**Task goal**
Take the records underneath and set them down exactly.

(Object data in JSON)

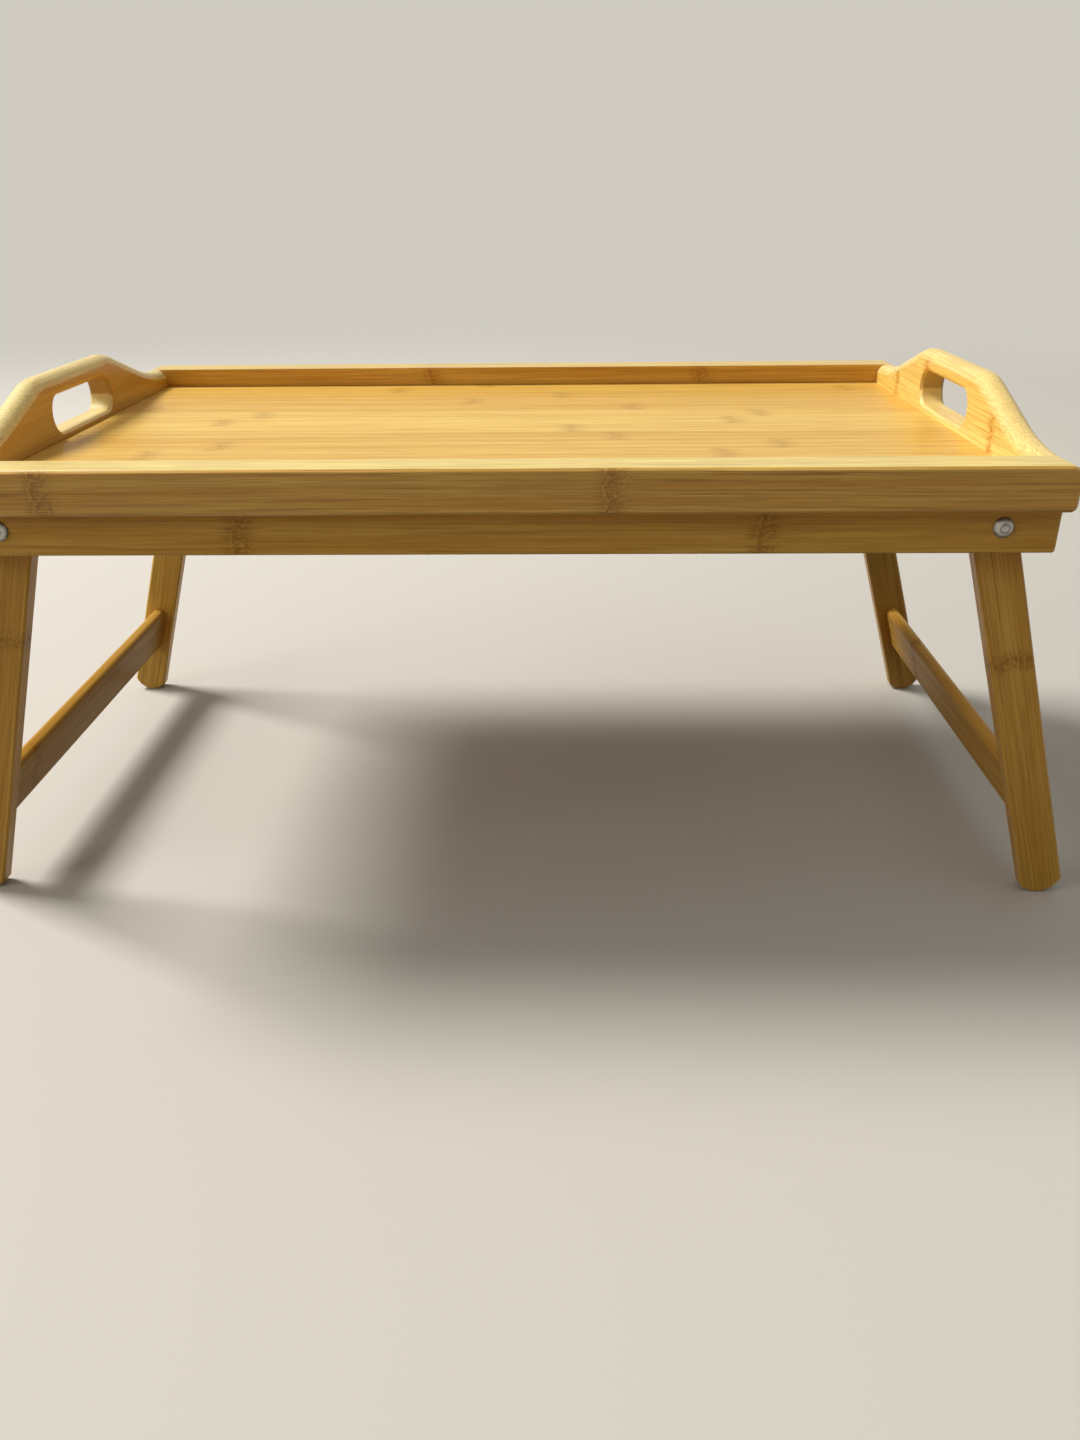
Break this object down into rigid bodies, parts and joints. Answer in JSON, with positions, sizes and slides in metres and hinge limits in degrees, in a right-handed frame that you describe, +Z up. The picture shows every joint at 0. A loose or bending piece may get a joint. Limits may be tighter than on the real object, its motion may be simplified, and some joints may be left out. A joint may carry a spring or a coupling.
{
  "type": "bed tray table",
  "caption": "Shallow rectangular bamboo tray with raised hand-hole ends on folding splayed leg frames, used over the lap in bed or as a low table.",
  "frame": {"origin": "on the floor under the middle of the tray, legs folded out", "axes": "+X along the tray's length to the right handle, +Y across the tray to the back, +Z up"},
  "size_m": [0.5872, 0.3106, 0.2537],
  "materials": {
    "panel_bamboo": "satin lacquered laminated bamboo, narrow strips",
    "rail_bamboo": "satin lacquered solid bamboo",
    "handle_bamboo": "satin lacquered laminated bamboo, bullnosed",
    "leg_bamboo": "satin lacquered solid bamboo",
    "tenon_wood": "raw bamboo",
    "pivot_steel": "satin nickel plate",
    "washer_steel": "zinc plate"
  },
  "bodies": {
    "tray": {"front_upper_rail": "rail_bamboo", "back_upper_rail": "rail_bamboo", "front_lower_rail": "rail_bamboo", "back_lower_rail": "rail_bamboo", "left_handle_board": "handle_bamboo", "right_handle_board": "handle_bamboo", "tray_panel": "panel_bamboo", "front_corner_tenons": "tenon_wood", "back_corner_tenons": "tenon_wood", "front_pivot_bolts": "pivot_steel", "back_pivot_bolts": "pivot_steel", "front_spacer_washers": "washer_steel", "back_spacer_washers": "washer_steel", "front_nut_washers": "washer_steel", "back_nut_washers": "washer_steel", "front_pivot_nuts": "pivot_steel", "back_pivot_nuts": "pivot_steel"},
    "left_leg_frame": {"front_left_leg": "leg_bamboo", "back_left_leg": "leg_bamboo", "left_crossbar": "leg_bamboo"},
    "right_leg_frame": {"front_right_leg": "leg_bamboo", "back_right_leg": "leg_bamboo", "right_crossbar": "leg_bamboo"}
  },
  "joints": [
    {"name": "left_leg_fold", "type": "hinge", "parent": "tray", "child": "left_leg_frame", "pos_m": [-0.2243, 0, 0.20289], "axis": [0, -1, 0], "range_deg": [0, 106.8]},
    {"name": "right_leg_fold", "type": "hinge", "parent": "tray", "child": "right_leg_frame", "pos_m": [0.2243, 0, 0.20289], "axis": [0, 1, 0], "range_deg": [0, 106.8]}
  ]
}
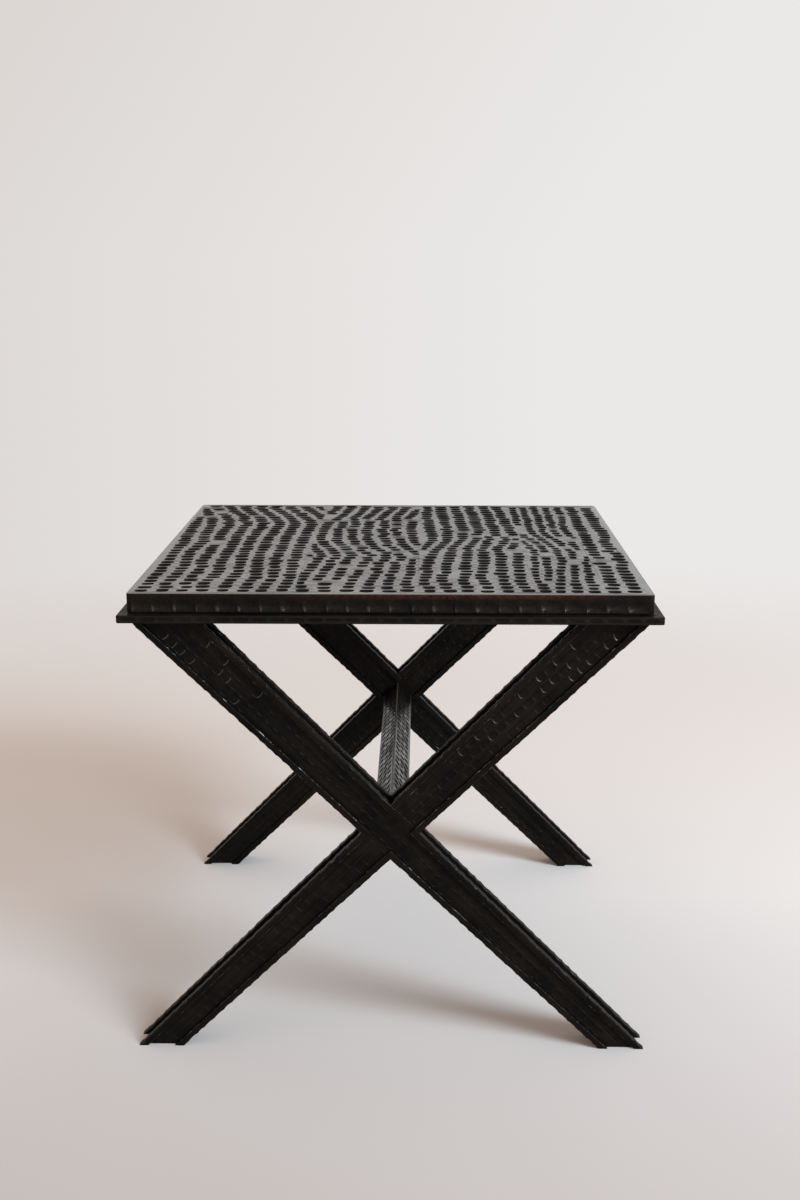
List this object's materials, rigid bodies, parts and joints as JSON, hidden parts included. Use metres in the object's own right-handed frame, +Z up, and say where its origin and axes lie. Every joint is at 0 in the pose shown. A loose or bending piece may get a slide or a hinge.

**Task result**
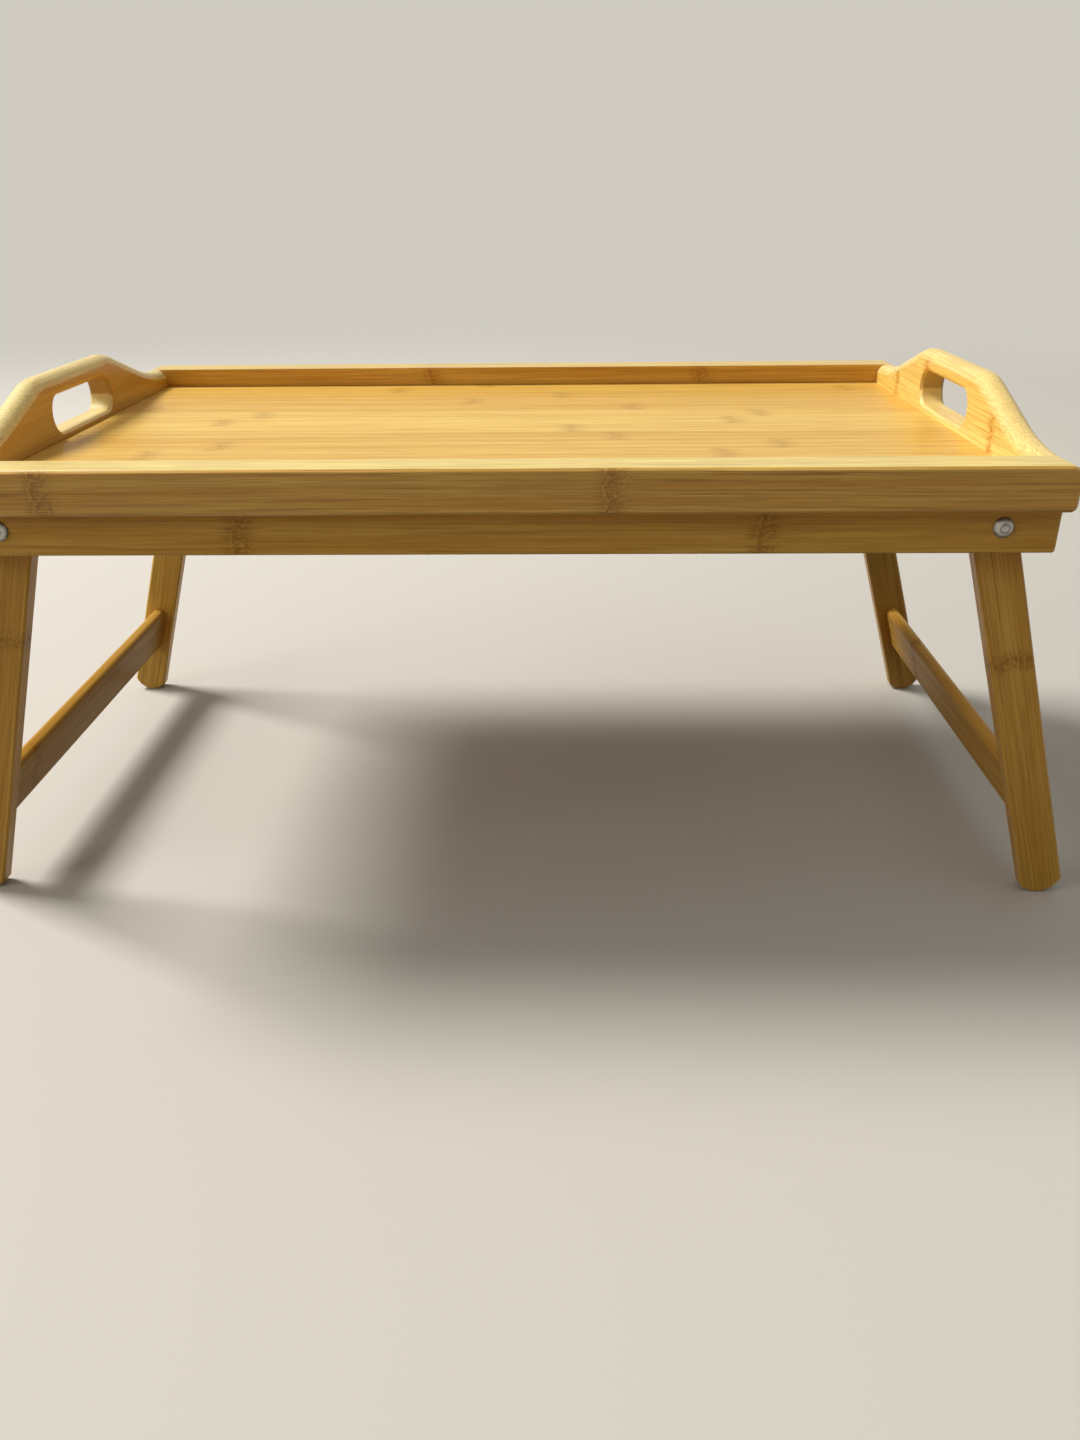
Break this object down into rigid bodies, parts and joints. Answer in JSON, with positions, sizes and slides in metres and hinge limits in degrees, in a right-handed frame that you describe, +Z up. The picture shows every joint at 0. A loose or bending piece may get a joint. Limits may be tighter than on the real object, its motion may be simplified, and some joints may be left out. A joint may carry a spring or a coupling.
{
  "type": "bed tray table",
  "caption": "Shallow rectangular bamboo tray with raised hand-hole ends on folding splayed leg frames, used over the lap in bed or as a low table.",
  "frame": {"origin": "on the floor under the middle of the tray, legs folded out", "axes": "+X along the tray's length to the right handle, +Y across the tray to the back, +Z up"},
  "size_m": [0.5872, 0.3106, 0.2537],
  "materials": {
    "panel_bamboo": "satin lacquered laminated bamboo, narrow strips",
    "rail_bamboo": "satin lacquered solid bamboo",
    "handle_bamboo": "satin lacquered laminated bamboo, bullnosed",
    "leg_bamboo": "satin lacquered solid bamboo",
    "tenon_wood": "raw bamboo",
    "pivot_steel": "satin nickel plate",
    "washer_steel": "zinc plate"
  },
  "bodies": {
    "tray": {"front_upper_rail": "rail_bamboo", "back_upper_rail": "rail_bamboo", "front_lower_rail": "rail_bamboo", "back_lower_rail": "rail_bamboo", "left_handle_board": "handle_bamboo", "right_handle_board": "handle_bamboo", "tray_panel": "panel_bamboo", "front_corner_tenons": "tenon_wood", "back_corner_tenons": "tenon_wood", "front_pivot_bolts": "pivot_steel", "back_pivot_bolts": "pivot_steel", "front_spacer_washers": "washer_steel", "back_spacer_washers": "washer_steel", "front_nut_washers": "washer_steel", "back_nut_washers": "washer_steel", "front_pivot_nuts": "pivot_steel", "back_pivot_nuts": "pivot_steel"},
    "left_leg_frame": {"front_left_leg": "leg_bamboo", "back_left_leg": "leg_bamboo", "left_crossbar": "leg_bamboo"},
    "right_leg_frame": {"front_right_leg": "leg_bamboo", "back_right_leg": "leg_bamboo", "right_crossbar": "leg_bamboo"}
  },
  "joints": [
    {"name": "left_leg_fold", "type": "hinge", "parent": "tray", "child": "left_leg_frame", "pos_m": [-0.2243, 0, 0.20289], "axis": [0, -1, 0], "range_deg": [0, 106.8]},
    {"name": "right_leg_fold", "type": "hinge", "parent": "tray", "child": "right_leg_frame", "pos_m": [0.2243, 0, 0.20289], "axis": [0, 1, 0], "range_deg": [0, 106.8]}
  ]
}
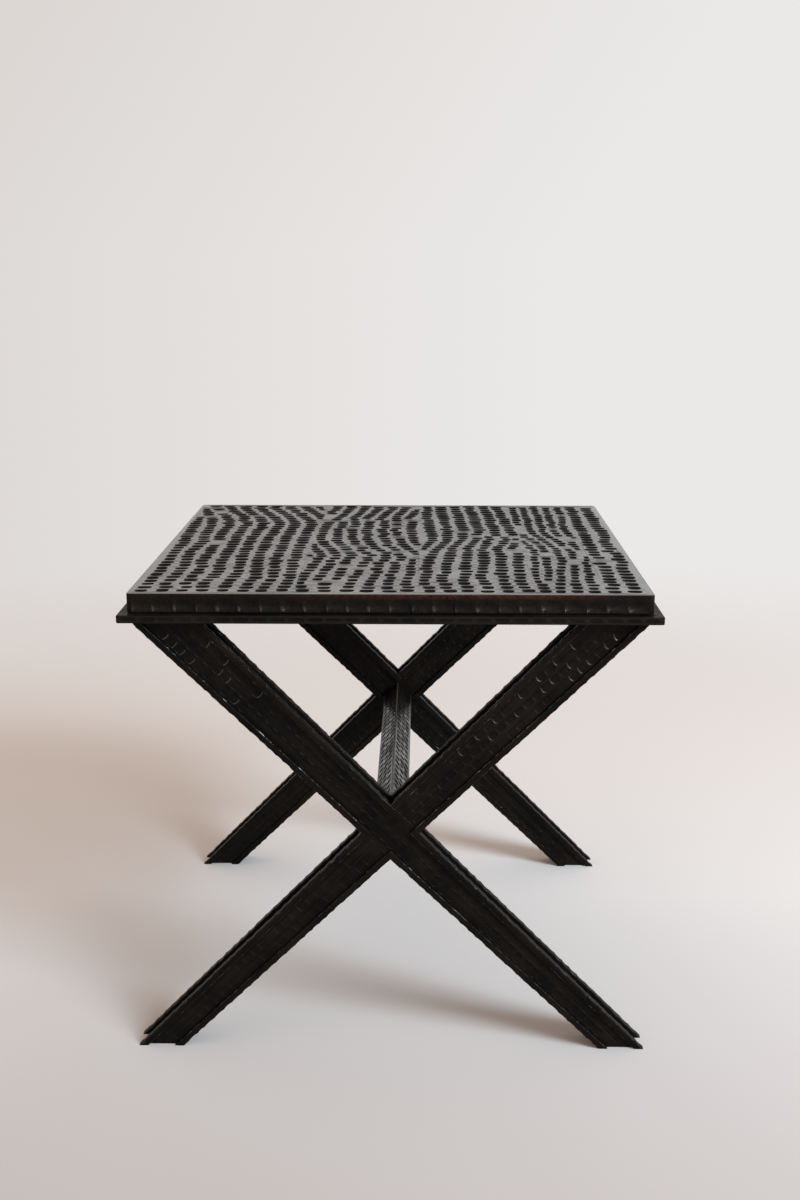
List this object's materials, rigid bodies, parts and joints as JSON, hidden parts included. Use metres in the object's own right-handed frame, +Z up, and say where its origin and axes lie. Every joint is at 0 in the pose shown. A loose or bending piece may get a slide or a hinge.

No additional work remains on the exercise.